WHAT IS NEEDED: Present the following entries again, word for word and in full.

RECORDS TO USE:
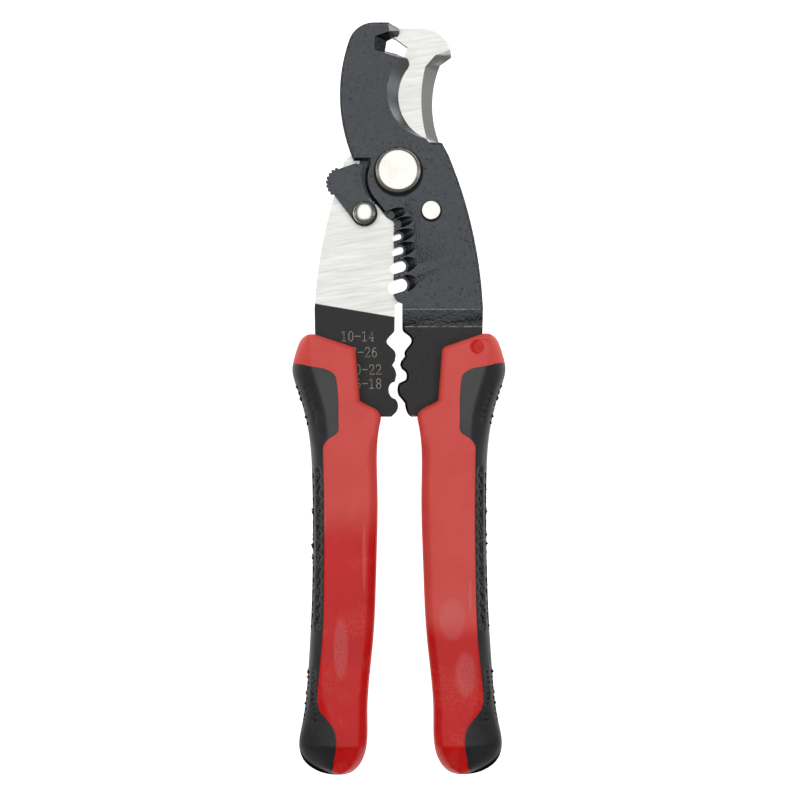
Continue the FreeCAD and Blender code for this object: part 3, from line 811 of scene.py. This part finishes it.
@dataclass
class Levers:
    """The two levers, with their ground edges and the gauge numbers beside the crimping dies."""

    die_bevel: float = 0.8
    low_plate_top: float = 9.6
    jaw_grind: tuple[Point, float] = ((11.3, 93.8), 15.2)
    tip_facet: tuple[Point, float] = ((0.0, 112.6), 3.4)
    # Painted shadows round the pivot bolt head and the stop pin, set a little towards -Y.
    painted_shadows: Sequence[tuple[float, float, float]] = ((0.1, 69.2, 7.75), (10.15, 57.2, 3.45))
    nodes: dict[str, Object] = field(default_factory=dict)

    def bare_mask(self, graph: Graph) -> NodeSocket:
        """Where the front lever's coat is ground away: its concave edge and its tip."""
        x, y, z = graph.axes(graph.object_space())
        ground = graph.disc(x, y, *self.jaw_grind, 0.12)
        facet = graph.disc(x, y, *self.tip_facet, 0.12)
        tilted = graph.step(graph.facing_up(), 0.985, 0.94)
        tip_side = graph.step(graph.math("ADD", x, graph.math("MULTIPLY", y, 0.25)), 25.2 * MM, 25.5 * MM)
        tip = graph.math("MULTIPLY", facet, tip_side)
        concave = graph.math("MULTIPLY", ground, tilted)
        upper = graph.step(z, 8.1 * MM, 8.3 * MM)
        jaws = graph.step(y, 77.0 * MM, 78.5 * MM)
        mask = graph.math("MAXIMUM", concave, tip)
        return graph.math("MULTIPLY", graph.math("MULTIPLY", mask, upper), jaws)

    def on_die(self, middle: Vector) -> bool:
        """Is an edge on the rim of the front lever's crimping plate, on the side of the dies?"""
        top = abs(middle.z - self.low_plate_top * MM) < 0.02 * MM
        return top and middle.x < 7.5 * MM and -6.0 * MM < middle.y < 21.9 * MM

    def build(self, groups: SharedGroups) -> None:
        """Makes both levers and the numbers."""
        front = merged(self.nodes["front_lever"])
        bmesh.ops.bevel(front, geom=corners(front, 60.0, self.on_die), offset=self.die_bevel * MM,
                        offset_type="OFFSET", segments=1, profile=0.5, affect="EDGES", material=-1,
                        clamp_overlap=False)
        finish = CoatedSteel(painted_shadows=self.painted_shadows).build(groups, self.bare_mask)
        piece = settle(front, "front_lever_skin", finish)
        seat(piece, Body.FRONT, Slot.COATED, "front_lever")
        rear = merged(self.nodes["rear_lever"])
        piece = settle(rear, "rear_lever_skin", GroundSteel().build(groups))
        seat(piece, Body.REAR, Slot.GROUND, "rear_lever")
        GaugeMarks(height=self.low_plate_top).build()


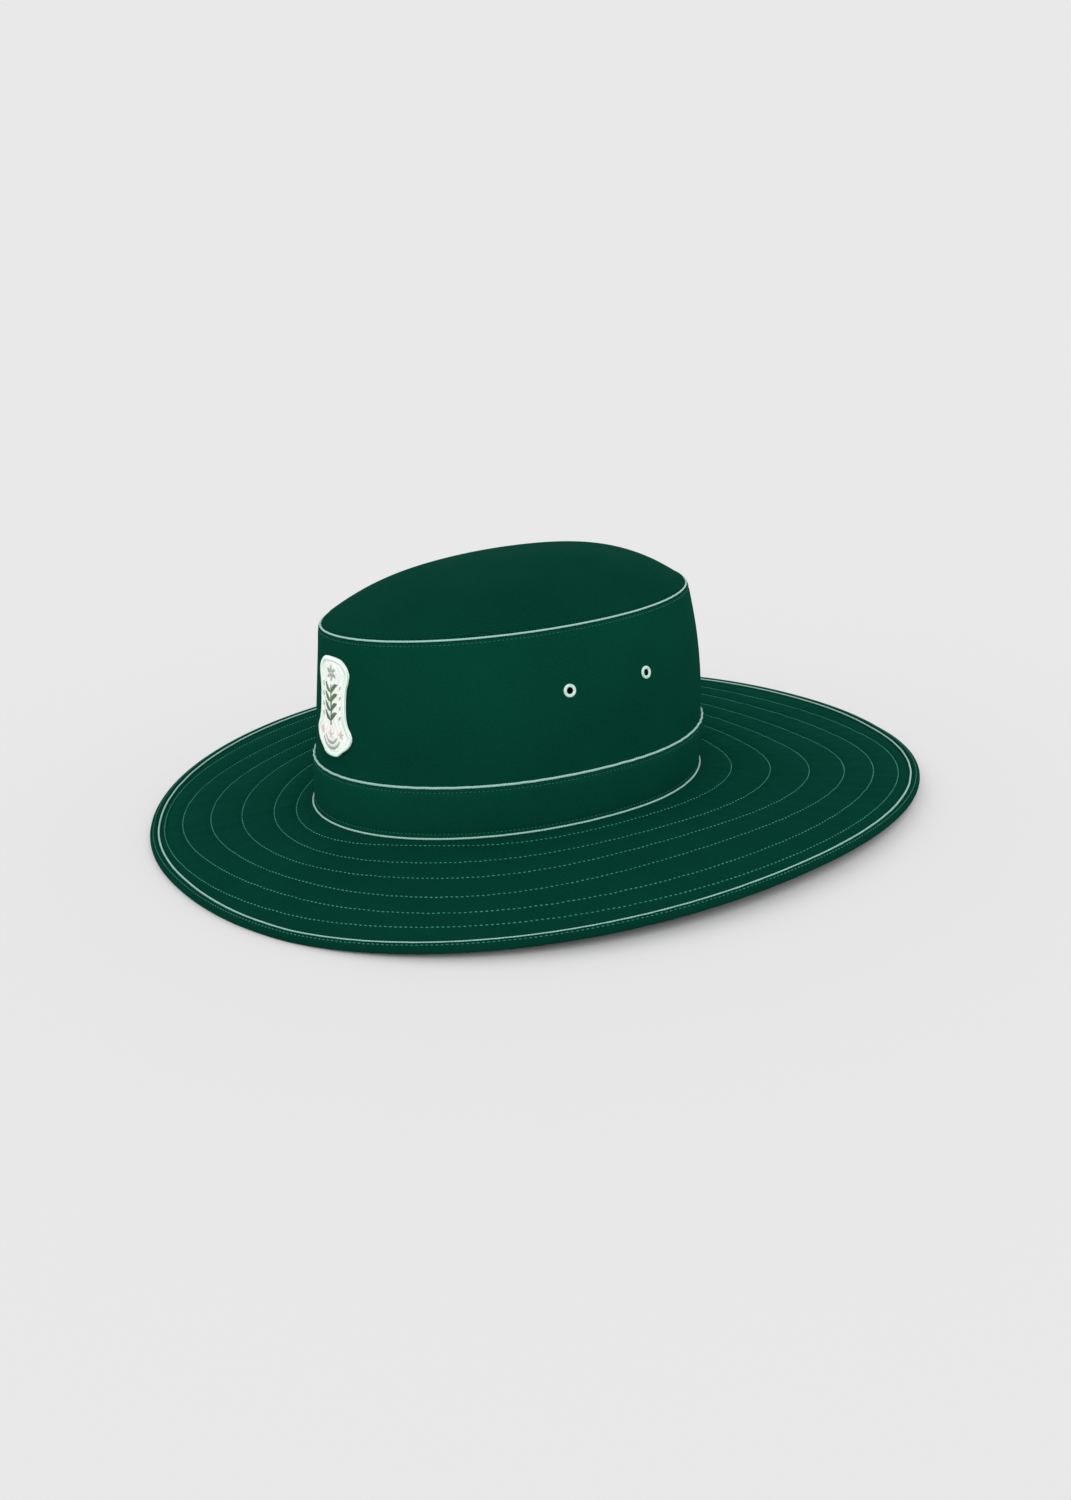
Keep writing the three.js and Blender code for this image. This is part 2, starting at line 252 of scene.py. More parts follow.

RESULT OF THIS TASK:
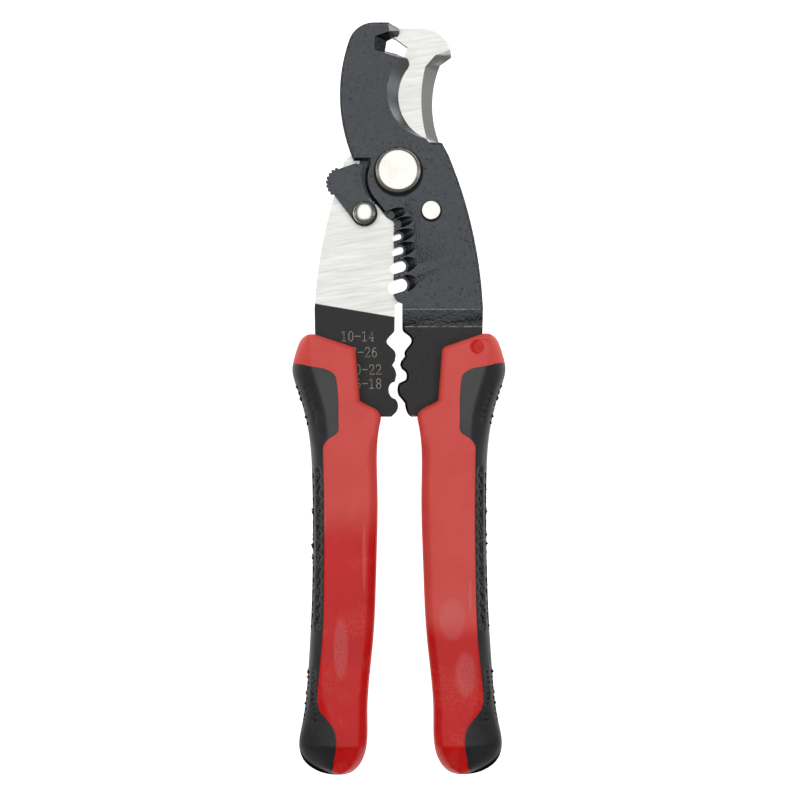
Continue the FreeCAD and Blender code for this object: part 3, from line 811 of scene.py. This part finishes it.
@dataclass
class Levers:
    """The two levers, with their ground edges and the gauge numbers beside the crimping dies."""

    die_bevel: float = 0.8
    low_plate_top: float = 9.6
    jaw_grind: tuple[Point, float] = ((11.3, 93.8), 15.2)
    tip_facet: tuple[Point, float] = ((0.0, 112.6), 3.4)
    # Painted shadows round the pivot bolt head and the stop pin, set a little towards -Y.
    painted_shadows: Sequence[tuple[float, float, float]] = ((0.1, 69.2, 7.75), (10.15, 57.2, 3.45))
    nodes: dict[str, Object] = field(default_factory=dict)

    def bare_mask(self, graph: Graph) -> NodeSocket:
        """Where the front lever's coat is ground away: its concave edge and its tip."""
        x, y, z = graph.axes(graph.object_space())
        ground = graph.disc(x, y, *self.jaw_grind, 0.12)
        facet = graph.disc(x, y, *self.tip_facet, 0.12)
        tilted = graph.step(graph.facing_up(), 0.985, 0.94)
        tip_side = graph.step(graph.math("ADD", x, graph.math("MULTIPLY", y, 0.25)), 25.2 * MM, 25.5 * MM)
        tip = graph.math("MULTIPLY", facet, tip_side)
        concave = graph.math("MULTIPLY", ground, tilted)
        upper = graph.step(z, 8.1 * MM, 8.3 * MM)
        jaws = graph.step(y, 77.0 * MM, 78.5 * MM)
        mask = graph.math("MAXIMUM", concave, tip)
        return graph.math("MULTIPLY", graph.math("MULTIPLY", mask, upper), jaws)

    def on_die(self, middle: Vector) -> bool:
        """Is an edge on the rim of the front lever's crimping plate, on the side of the dies?"""
        top = abs(middle.z - self.low_plate_top * MM) < 0.02 * MM
        return top and middle.x < 7.5 * MM and -6.0 * MM < middle.y < 21.9 * MM

    def build(self, groups: SharedGroups) -> None:
        """Makes both levers and the numbers."""
        front = merged(self.nodes["front_lever"])
        bmesh.ops.bevel(front, geom=corners(front, 60.0, self.on_die), offset=self.die_bevel * MM,
                        offset_type="OFFSET", segments=1, profile=0.5, affect="EDGES", material=-1,
                        clamp_overlap=False)
        finish = CoatedSteel(painted_shadows=self.painted_shadows).build(groups, self.bare_mask)
        piece = settle(front, "front_lever_skin", finish)
        seat(piece, Body.FRONT, Slot.COATED, "front_lever")
        rear = merged(self.nodes["rear_lever"])
        piece = settle(rear, "rear_lever_skin", GroundSteel().build(groups))
        seat(piece, Body.REAR, Slot.GROUND, "rear_lever")
        GaugeMarks(height=self.low_plate_top).build()


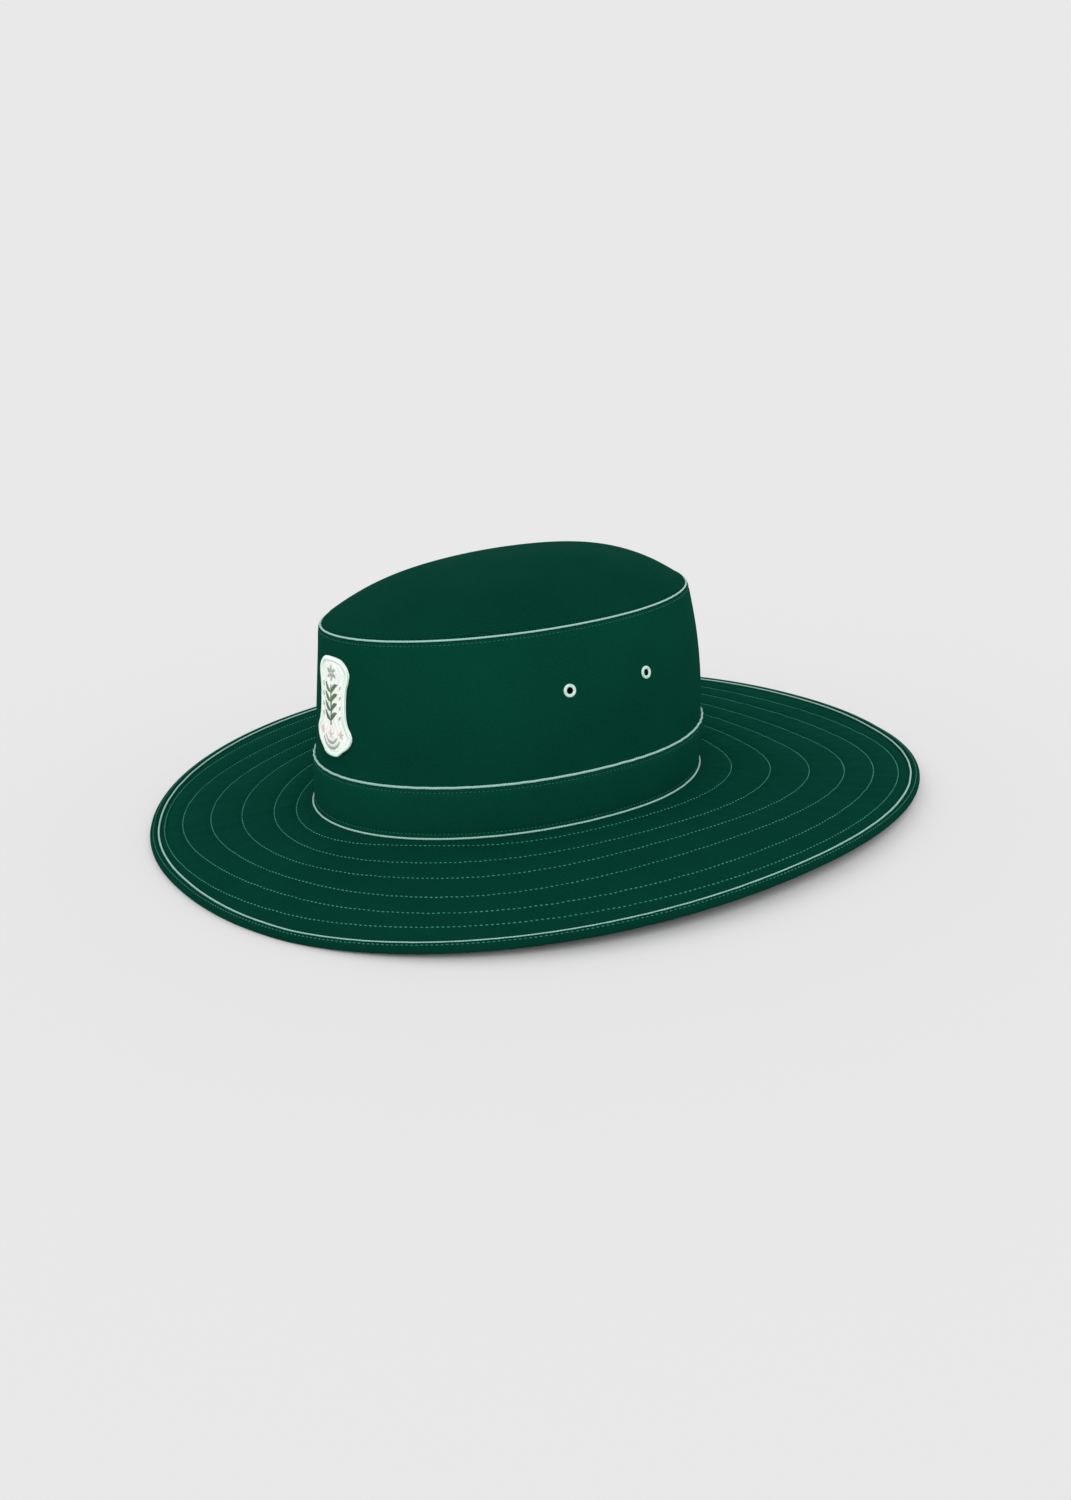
Keep writing the three.js and Blender code for this image. This is part 2, starting at line 252 of scene.py. More parts follow.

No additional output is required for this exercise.